The geography of this violence tells its own story. Khyber Pakhtunkhwa bears the heaviest burden by far, with Bajaur, Bannu, and Dera Ismail Khan all recording attacks within the span of days. But the problem is not confined to one province. Earlier this month, an imambargah in Islamabad was attacked, bringing the violence into the federal capital itself and producing casualties among worshippers who had gathered in a place of prayer. Before that, coordinated attacks struck Balochistan. The threats differ in their ideological character: separatist violence in Balochistan, religiously motivated militancy in KP, and the ever-present danger of spillover into urban centres. What they share is a common purpose, which is to demonstrate that the Pakistani state cannot protect its own citizens in their homes, their houses of worship, and on the roads they travel every day.

This breadth of threat demands a response that is equally broad and equally serious. A counterterrorism strategy that addresses only one front while another remains poorly managed is not a strategy at all. It is triage, and triage is not a permanent solution. Pakistan needs a genuine national-level response, one that is coordinated across federal and provincial lines, sustained across political cycles, and honest about the complexity of what it faces.

There has been some movement in this direction. The KP provincial government and the federal centre have recently shown a degree of cooperation on counterterrorism that had previously been absent, particularly given the political tensions between Islamabad and Peshawar. This cooperation is welcome and necessary. KP is the hardest hit province in the country, and it cannot be expected to manage an insurgency of this scale with provincial resources and political will alone. Federal support, both in terms of resources and strategic coordination, is not optional. It is essential.

But cooperation between two levels of government, however necessary, is not sufficient on its own. A genuine whole-of-nation approach means something more demanding than coordination between executives. It requires the legislature to engage seriously with counterterrorism legislation and oversight rather than treating security as an issue to be delegated entirely to the military and intelligence apparatus. It requires counterterrorism experts and analysts to be brought into policymaking conversations rather than left to comment from the outside. It requires sociopolitical interventions in the regions where militant recruitment and radical ideology take root, because no kinetic operation, however successful in the short term, can permanently eliminate violence if the underlying conditions that generate it remain unaddressed.

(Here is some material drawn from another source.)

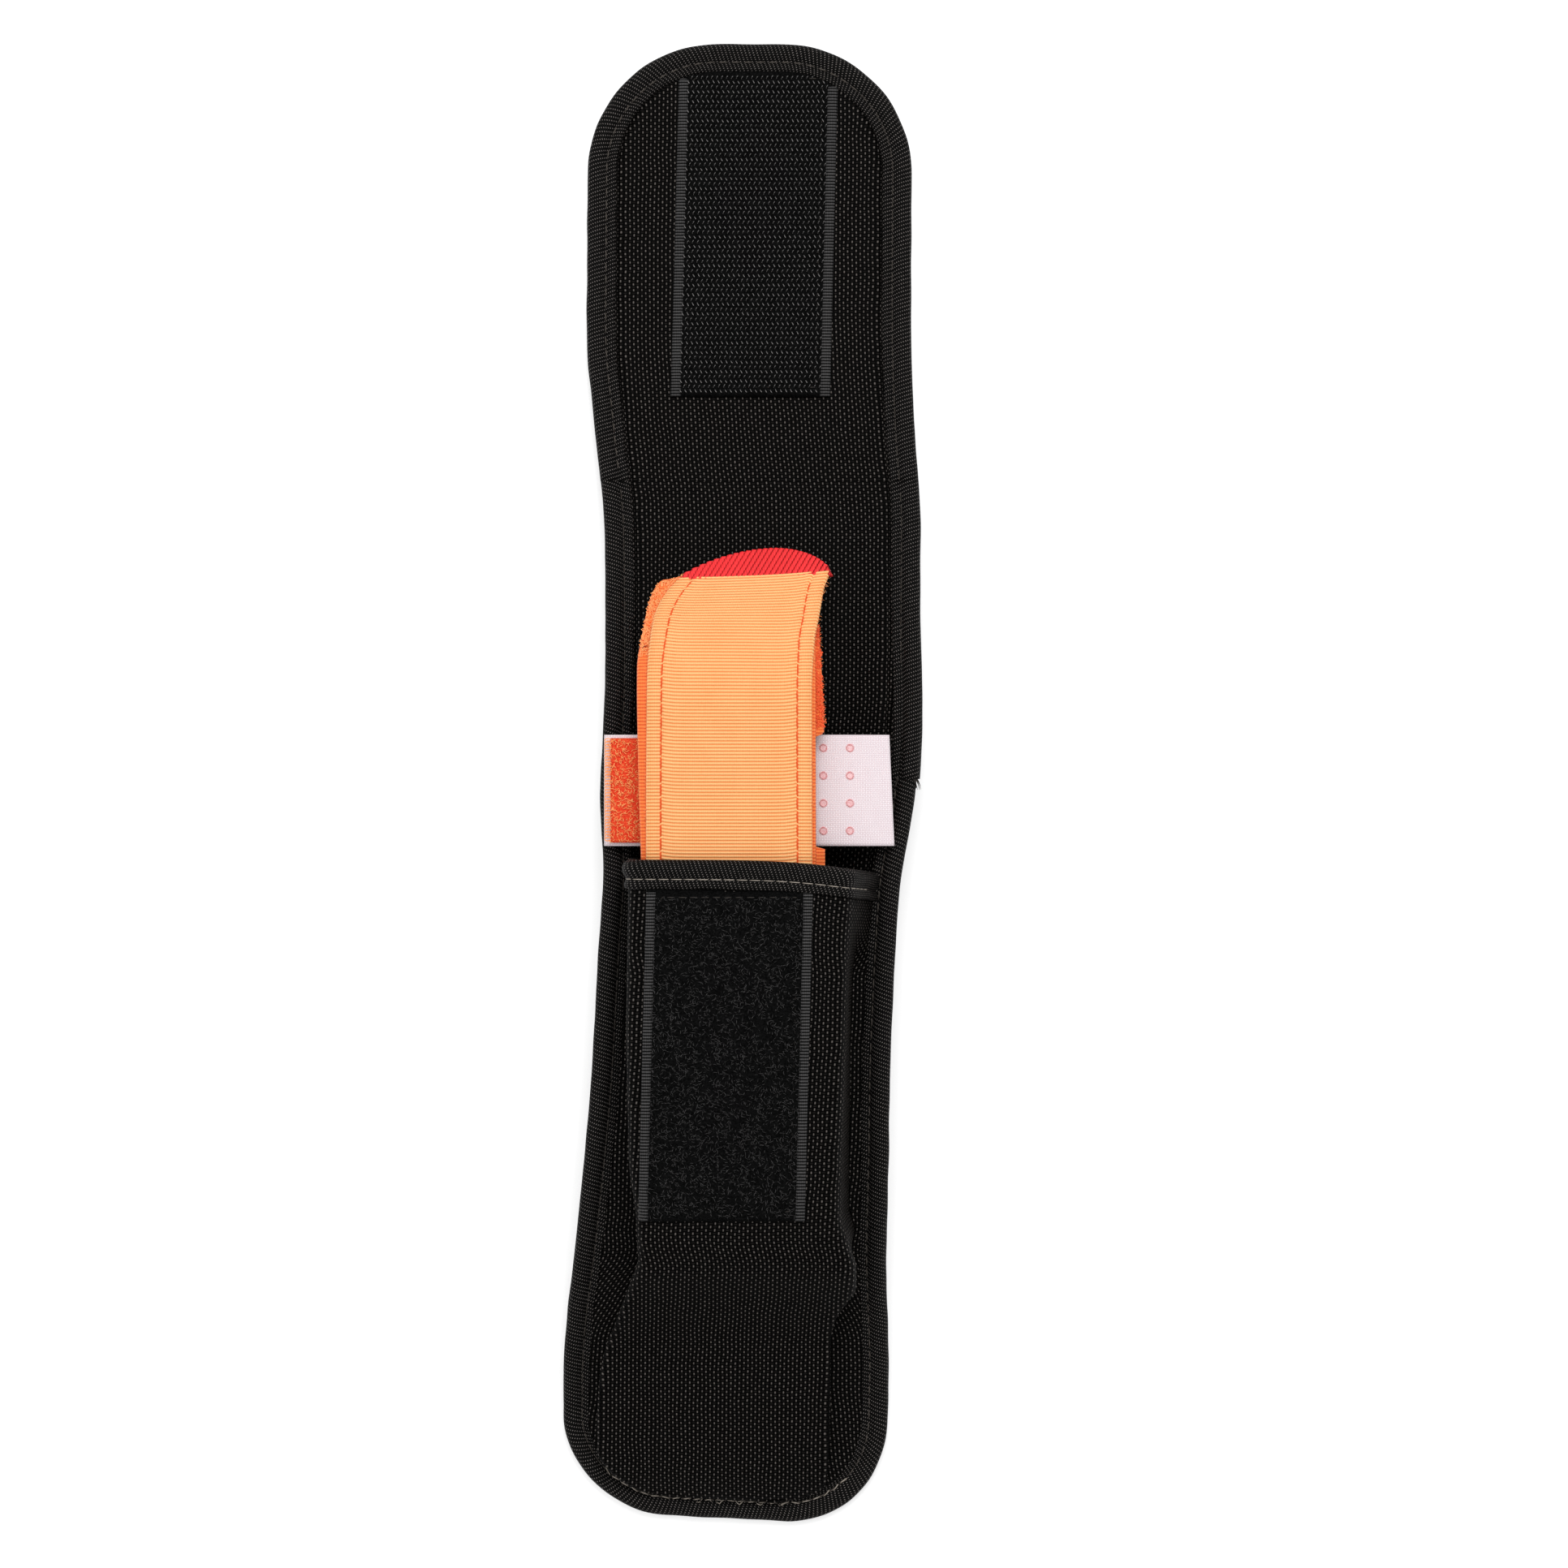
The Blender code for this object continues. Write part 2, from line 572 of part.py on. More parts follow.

The distinction between military operations and intelligence-based operations on one hand, and sociopolitical intervention on the other, is not merely academic. Communities in Bajaur, in Bannu, in the tribal belt that has borne the weight of this conflict for two decades, are not merely passive victims of terrorism. They are also the potential partners of the state in building lasting security, if the state demonstrates that it is present in their lives not only in the form of checkposts and operations, but in the form of schools, courts, economic opportunity, and responsive governance. When the state is absent except in its security function, the space it leaves behind is filled by those who offer an alternative order, however violent and coercive that alternative may be.

Pakistan has heard versions of this analysis before. The frameworks exist. The language of comprehensive counterterrorism strategy, combining hard power with soft power, kinetic operations with development, military presence with political inclusion, is well established in policy circles. What has been consistently lacking is the political will and institutional discipline to implement such a strategy coherently and continuously, across government transitions and shifting political priorities.

The dead of Bajaur, of Bannu, of Dera Ismail Khan, of the Islamabad imambargah deserve better than a response that ends with a press statement and resumes with the next attack. They deserve a state that takes their sacrifice and their loss with the full seriousness it demands. That means not just mourning the martyred. It means building, finally, a response equal to the threat.